Giffels has many wonderful lines in “Furnishing Eternity.” He talks about seeing his father: “Even when I try to see things as they are, they look the way they used to look. . . . Memory is stronger than fact.” Giffels tries to make sense of death and grief: “Grief is a collage, a bunch of vivid images thrown together without a clear order, leaving it to the viewer to decipher, only to discover that each image leads to a new one, which leads to another, endlessly elusive. The future is the past crashing through the present, and it never stops crashing.”
More on the experience of grief: “What I found was something more cyclical, something like the surf. The movement was forward and backward, forward and backward. There was progress, but it was not steady. It felt like I was traveling on a Mobius strip, never certain which side of the experience I was on.” “What seems truest to me now is that death is a shattering. Grief is the chaos of wreckage. Only life can find the pattern, and only in its own sweet time. What I remember from the long season of loss was wanting each day to pass as quickly as possible. To get beyond it. I guess I missed the fact that the by[product of this wish was for my own life to rush by. I don’t think I’ll ever be beyond it. It just becomes part of the pattern.”
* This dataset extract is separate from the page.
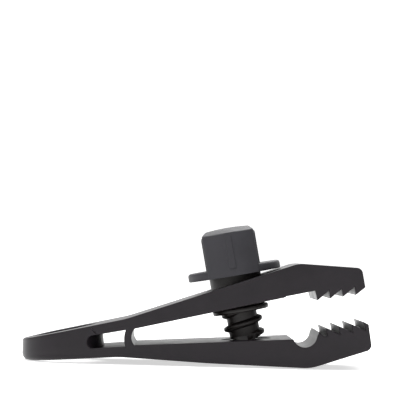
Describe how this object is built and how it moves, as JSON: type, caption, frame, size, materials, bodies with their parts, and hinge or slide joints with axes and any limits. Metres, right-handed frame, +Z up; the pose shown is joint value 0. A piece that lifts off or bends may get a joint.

Interspersed with these reflections on death and grief are lighter moments and humorous stories about life. One of my favorite lines in the books is “One of my long-standing goals is not to die an ironic death.”
It is clear from “Furnishing Eternity” that David Giffels loves and honors his parents and his relationships. Giffels unearths the important, mundane moments in life. The times that give our lives meaning. An admiration for hard work done well. For a life lived well and fully shared with others.
I read this book at the perfect time in my own life. It made me smile and cry and reflect on my relationships with the people that are important to me. As soon as I finished “Furnishing Eternity” I bought copies to share with friends who are going through the same stage in their lives. May we all take time to reflect on life and death and making time for important relationships.